GPU Acceleration by Platform
NVIDIA CUDA
Driver 531+ required. Compute Capability 5.0+ (Maxwell+). Ollama bundles its own CUDA runtime — no separate CUDA Toolkit install needed. Fastest option for Windows/Linux.
AMD ROCm
ROCm v7 on Linux fully supported. Windows ROCm is v6.1 and experimental. If you have an AMD GPU on Linux, it works well. Windows users: check compatibility first.
Apple Metal
Automatic on all Apple Silicon (M1–M4). No configuration needed — install Ollama and Metal kicks in. Apple unified memory lets you run larger models than discrete GPU VRAM would allow.
Major Model Families Available
The Ollama library spans all major open-weight model families:
- Llama 4 (Meta) — Scout (109B MoE) and Maverick (400B MoE). Natively multimodal.
- Llama 3.x (Meta) — 3.2 3B/1B (fast, small), 3.2 Vision 11B (images), 3.3 70B (highest Llama 3 quality)
- Gemma 4 (Google) — 1B/4B/12B/27B. Natively multimodal (text + image + audio). Strong across all sizes.
- DeepSeek-R1 — 7B/14B/32B/70B variants. Chain-of-thought reasoning specialist.

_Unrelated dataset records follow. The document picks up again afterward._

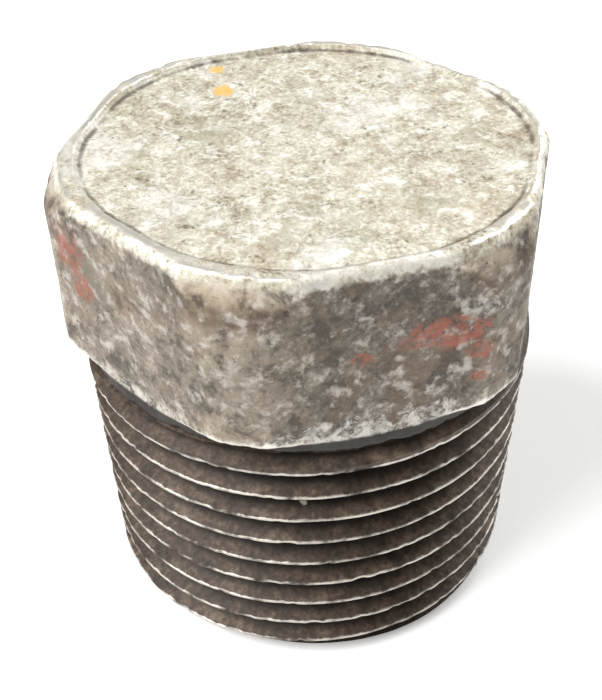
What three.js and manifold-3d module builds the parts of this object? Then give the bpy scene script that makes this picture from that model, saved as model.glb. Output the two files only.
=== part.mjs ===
// Solid hexagon-head pipe plug with a male taper pipe thread, size 3/4 inch, 14 threads per inch.
//
// The plug is one steel forging with two zones, and each zone is one mesh:
//   hex_head        the as-forged wrench head, with a dished top inside a thin rim and a round
//                   collar under it
//   threaded_shank  the turned shank with its taper thread
// They meet face to face on the plane of the collar's underside.
//
// Units are millimetres, +Z up. The origin is the centre of the shank's small end face, so the
// plug stands on its thread with the head on top. Two flats of the hexagon face +Y and -Y.

import * as THREE from 'three';
import { mergeVertices } from 'three/addons/utils/BufferGeometryUtils.js';
import Module from 'manifold-3d';

// ---- driving dimensions: thread ----

const threadPitch = 25.4 / 14;      // axial distance from crest to crest
const taperOnDiameter = 1 / 16;     // growth of the diameter for each millimetre along the axis
const gaugeDiameter = 26.67;        // crest diameter at the gauge height
const gaugeHeight = 14;             // height above the small end where the gauge diameter lies
const flankAngle = Math.PI / 6;     // each flank leans 30 degrees, a 60 degree thread
const crestFlat = 0.13;             // width of the worn flat on a crest
const rootFlat = 0.12;              // width of the flat in the root
const threadStart = -109;           // degrees round the axis where a crest crosses the gauge height

// ---- driving dimensions: shank ----

const shankLength = 17.2;           // small end to the underside of the head's collar
const endChamferDepth = 0.5;        // how far the small end's chamfer cuts in
const endChamferHeight = 1;         // how far it reaches up the shank
const runOutBeyond = 0.28;          // the last groove's centre would end this far above the shank
const runOutTurns = 1.3;            // turns over which the die lifts out of the last groove

// ---- driving dimensions: head ----

const acrossFlats = 26.1;
const headHeight = 11;              // from the underside of the collar to the top of the rim
const collarDiameter = 26.5;        // round forged collar between the hexagon and the thread
const collarHeight = 0.7;
const lowerChamferRise = 0.5;       // how far the chamfer under the hexagon climbs to the corners
const lowerChamferSink = 0.05;      // at the flats it starts this far below the collar's top
const cornerTrim = 0.77;            // how far the six sharp corners are cut back towards the axis
const cornerRounding = 1;           // rounding of the upright edges before the corners are trimmed
const edgeDrop = 0.6;               // the rounding along the upper edges: its height
const edgeInset = 0.25;             // and how far it goes in from the flats
const topStandOff = 0.25;           // the corner chamfer meets the top this far outside the flats
const topChamferHeight = 1.8;       // how far that chamfer reaches down the corners
const rimWidth = 0.75;              // from a flat inwards to the edge of the dished top
const dishCornerRadius = 9.5;       // the dish is a hexagon with very round corners
const dishDepth = 0.35;

// ---- fineness of the facets ----

const stepsPerTurn = 40;
const cornerSegments = 5;
const coneSegments = 96;
const sliverSize = 0.004;           // edges shorter than about this are merged away after a cut

// ---- thread form worked out from the driving dimensions ----

const grooveMouth = threadPitch - crestFlat;
const threadDepth = (grooveMouth - rootFlat) / 2 / Math.tan(flankAngle);
const crestRadius = (height) => (gaugeDiameter + (height - gaugeHeight) * taperOnDiameter) / 2;

// ---- head circles worked out from the driving dimensions ----

const cornerRadius = acrossFlats / 2 / Math.cos(Math.PI / 6) - cornerTrim;
const topRadius = acrossFlats / 2 + topStandOff;

// ---- solids ----

const wasm = await Module();
wasm.setup();

function solidFrom(geometry) {
  const bare = geometry.clone();
  bare.deleteAttribute('normal');
  bare.deleteAttribute('uv');
  const merged = mergeVertices(bare, 1e-4);
  const corners = merged.index.array;
  const triangles = [];
  for (let i = 0; i < corners.length; i += 3) {
    const [a, b, c] = corners.slice(i, i + 3);
    // A turned shape's triangles at its axis have two corners in one place, and are dropped.
    if (a !== b && b !== c && c !== a) triangles.push(a, b, c);
  }
  return new wasm.Manifold(new wasm.Mesh({
    numProp: 3,
    vertProperties: new Float32Array(merged.attributes.position.array),
    triVerts: new Uint32Array(triangles),
  }));
}

// The cut solid as a geometry, with the slivers that cuts leave along near edges merged away.
function geometryFrom(solid) {
  const mesh = solid.asOriginal().simplify(sliverSize).getMesh();
  const geometry = new THREE.BufferGeometry();
  geometry.setAttribute('position', new THREE.BufferAttribute(mesh.vertProperties, 3));
  geometry.setIndex(new THREE.BufferAttribute(mesh.triVerts, 1));
  geometry.computeVertexNormals();
  return geometry;
}

// A profile of [radius, height] points turned about the Z axis.
function turned(points, segments) {
  const profile = points.map(([radius, height]) => new THREE.Vector2(radius, height));
  return new THREE.LatheGeometry(profile, segments).rotateX(Math.PI / 2);
}

// A hexagon with two flats square to Y and a true arc on each corner.
function hexagonOutline(widthAcrossFlats, radius) {
  const flat = widthAcrossFlats / 2;
  const rounding = Math.min(radius, flat * 0.999);
  const centreDistance = (flat - rounding) / Math.cos(Math.PI / 6);
  const outline = new THREE.Shape();
  for (let corner = 0; corner < 6; corner += 1) {
    const direction = corner * Math.PI / 3;
    const x = centreDistance * Math.cos(direction);
    const y = centreDistance * Math.sin(direction);
    outline.absarc(x, y, rounding, direction - Math.PI / 6, direction + Math.PI / 6, false);
  }
  outline.closePath();
  return outline;
}

// ---- hexagon head ----

function hexHeadGeometry() {
  const underside = shankLength;
  const top = underside + headHeight;

  // The hexagonal bar, with its upper edges rounded. It starts under the head, where the envelope
  // trims it off.
  const bar = new THREE.ExtrudeGeometry(hexagonOutline(acrossFlats, cornerRounding), {
    depth: headHeight,
    curveSegments: cornerSegments,
    bevelThickness: edgeDrop,
    bevelSize: edgeInset,
    bevelOffset: -edgeInset,
    bevelSegments: 3,
  }).translate(0, 0, underside - edgeDrop);

  // A turned envelope trims the six corners, and its cones leave curved chamfer lines on the flats.
  // The lower cone goes on into the collar, where the two are joined.
  const collarTop = underside + collarHeight;
  const flatRadius = acrossFlats / 2;
  const lowerSlope = (lowerChamferRise + lowerChamferSink) / (cornerRadius - flatRadius);
  const joinHeight = underside + collarHeight / 2;
  const joinRadius = flatRadius - (collarTop - lowerChamferSink - joinHeight) / lowerSlope;
  const envelope = turned([
    [0, joinHeight],
    [joinRadius, joinHeight],
    [cornerRadius, collarTop + lowerChamferRise],
    [cornerRadius, top - topChamferHeight],
    [topRadius, top],
    [0, top],
  ], coneSegments);
  const collar = turned([
    [0, underside],
    [collarDiameter / 2, underside],
    [collarDiameter / 2, collarTop],
    [0, collarTop],
  ], coneSegments);

  // The dished top inside the rim.
  const dish = new THREE.ExtrudeGeometry(hexagonOutline(acrossFlats - 2 * rimWidth, dishCornerRadius), {
    depth: dishDepth + headHeight,
    curveSegments: 2 * cornerSegments,
    bevelEnabled: false,
  }).translate(0, 0, top - dishDepth);

  const hexagon = solidFrom(bar).intersect(solidFrom(envelope)).subtract(solidFrom(dish));
  return geometryFrom(hexagon.add(solidFrom(collar)));
}

// ---- threaded shank ----

// The die lifts out along the helix, until the groove's depth has gone at its last centre.
const startAngle = THREE.MathUtils.degToRad(threadStart);
const lastHeight = shankLength + runOutBeyond;
const lastAngle = startAngle + 2 * Math.PI * ((lastHeight - gaugeHeight) / threadPitch - 0.5);

// The turned blank: chamfered small end and tapered body. Its facets lie half a step from the
// groove's, so that no two of them nearly coincide.
function shankBlank() {
  return turned([
    [0, 0],
    [crestRadius(0) - endChamferDepth, 0],
    [crestRadius(endChamferHeight), endChamferHeight],
    [crestRadius(shankLength), shankLength],
    [0, shankLength],
  ], stepsPerTurn).rotateZ(lastAngle + Math.PI / 2 + Math.PI / stepsPerTurn);
}

// The thread groove as one solid. Its section is extruded straight, with the length of the
// extrusion as the angle, and each point is then wrapped round the axis on the tapered helix,
// from the head end down, which keeps its faces pointing outwards.
function threadGroove() {
  const standProud = 0.6 * crestFlat / 2 / Math.tan(flankAngle);
  const mouth = grooveMouth / 2 + standProud * Math.tan(flankAngle);
  const section = new THREE.Shape([
    new THREE.Vector2(-threadDepth, -rootFlat / 2),
    new THREE.Vector2(standProud, -mouth),
    new THREE.Vector2(standProud, mouth),
    new THREE.Vector2(-threadDepth, rootFlat / 2),
  ]);

  const steps = Math.ceil((lastHeight / threadPitch + 1) * stepsPerTurn);

  const groove = new THREE.ExtrudeGeometry(section, {
    depth: steps * 2 * Math.PI / stepsPerTurn,
    steps,
    bevelEnabled: false,
  });
  const position = groove.attributes.position;
  for (let i = 0; i < position.count; i += 1) {
    const angle = lastAngle - position.getZ(i);
    const turnsLeft = position.getZ(i) / (2 * Math.PI);
    const height = lastHeight - threadPitch * turnsLeft + position.getY(i);
    const lift = threadDepth * Math.max(0, 1 - turnsLeft / runOutTurns) ** 3;
    const radius = crestRadius(height) + position.getX(i) + lift;
    position.setXYZ(i, radius * Math.cos(angle), radius * Math.sin(angle), height);
  }
  return groove;
}

function threadedShankGeometry() {
  return geometryFrom(solidFrom(shankBlank()).subtract(solidFrom(threadGroove())));
}

// ---- materials ----

const forgedSteel = new THREE.MeshStandardMaterial({ color: 0x77706a, roughness: 0.62, metalness: 0.75 });
const threadSteel = new THREE.MeshStandardMaterial({ color: 0x4a4038, roughness: 0.5, metalness: 0.8 });

// ---- the plug ----

const hexHead = new THREE.Mesh(hexHeadGeometry(), forgedSteel);
hexHead.name = 'hex_head';

const threadedShank = new THREE.Mesh(threadedShankGeometry(), threadSteel);
threadedShank.name = 'threaded_shank';

const plug = new THREE.Group();
plug.add(hexHead, threadedShank);

export default plug;
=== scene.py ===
# A solid hexagon-head pipe plug in forged steel, with a 3/4 inch male taper pipe thread.
# It stands on the small end of its thread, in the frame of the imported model, in metres.

import math

import bpy
import numpy as np
from mathutils import Matrix, Vector, noise


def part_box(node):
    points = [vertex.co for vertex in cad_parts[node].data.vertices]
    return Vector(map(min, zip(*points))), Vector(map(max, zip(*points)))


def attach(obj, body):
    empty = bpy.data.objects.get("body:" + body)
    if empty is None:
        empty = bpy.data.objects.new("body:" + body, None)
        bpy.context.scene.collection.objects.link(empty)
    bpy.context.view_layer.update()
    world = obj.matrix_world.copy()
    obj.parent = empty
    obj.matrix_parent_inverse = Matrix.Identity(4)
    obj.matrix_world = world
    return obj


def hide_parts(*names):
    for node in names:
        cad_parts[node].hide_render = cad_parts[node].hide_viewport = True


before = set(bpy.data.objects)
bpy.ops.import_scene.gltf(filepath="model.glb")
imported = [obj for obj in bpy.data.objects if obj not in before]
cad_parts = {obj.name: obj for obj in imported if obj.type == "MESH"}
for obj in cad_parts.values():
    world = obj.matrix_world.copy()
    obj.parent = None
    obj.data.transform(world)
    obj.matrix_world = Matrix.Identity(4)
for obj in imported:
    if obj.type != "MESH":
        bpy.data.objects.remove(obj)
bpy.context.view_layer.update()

scene = bpy.context.scene
mm = 0.001


# ---- Camera ----
# A phone held close over the plug, looking steeply down on the head. It is so near that the plug
# narrows strongly towards its foot.

camera_azimuth = math.radians(-15.85)
camera_elevation = math.radians(39.53)
camera_distance = 70.33 * mm
aim_height = 11.98 * mm
camera_yaw = math.radians(0.328)
camera_pitch = math.radians(0.965)
camera_roll = math.radians(0.887)

back = Vector((0, -math.cos(camera_elevation), math.sin(camera_elevation)))
forward = -back
right = Vector((1, 0, 0))
up = right.cross(forward)
turn = Matrix.Rotation(camera_yaw, 3, up)
forward, right = turn @ forward, turn @ right
turn = Matrix.Rotation(camera_pitch, 3, right)
forward, up = turn @ forward, turn @ up
turn = Matrix.Rotation(camera_roll, 3, forward)
right, up = turn @ right, turn @ up

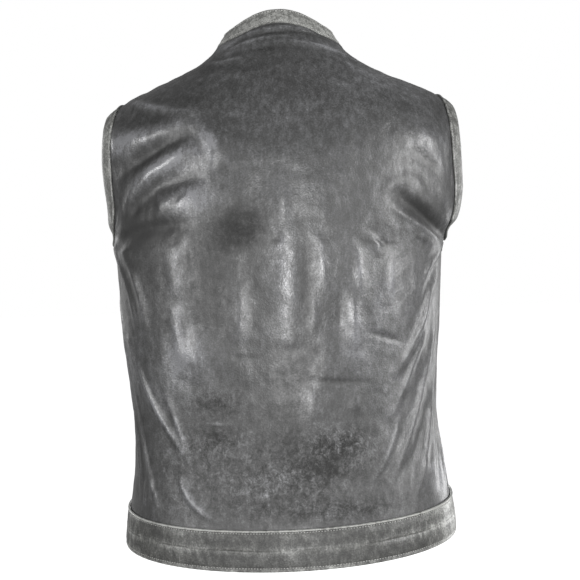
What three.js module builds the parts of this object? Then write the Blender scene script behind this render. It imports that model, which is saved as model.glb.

- Qwen3 (Alibaba) — 8B/32B and MoE variants. Strong multilingual + coding support.
- Phi-4 (Microsoft) — 3.8B mini, 14B standard. Efficient, good instruction following.
- Mistral / Devstral — Mistral 7B, Mistral Small 24B, Devstral 24B (agentic coding)
- Kimi K2 (Moonshot) — MoE coding model with strong agentic capabilities
- nomic-embed-text — Dedicated embedding model for RAG pipelines
Checklist: Do You Understand This?
- Can you pick a model for general chat, coding, and reasoning from the table above?
- Do you understand what Q4_K_M means and why it's the default choice?
- Can you read a model tag like
qwen2.5-coder:14b-q8_0and know what it means? - Do you know which GPU backend applies to your machine (CUDA / ROCm / Metal)?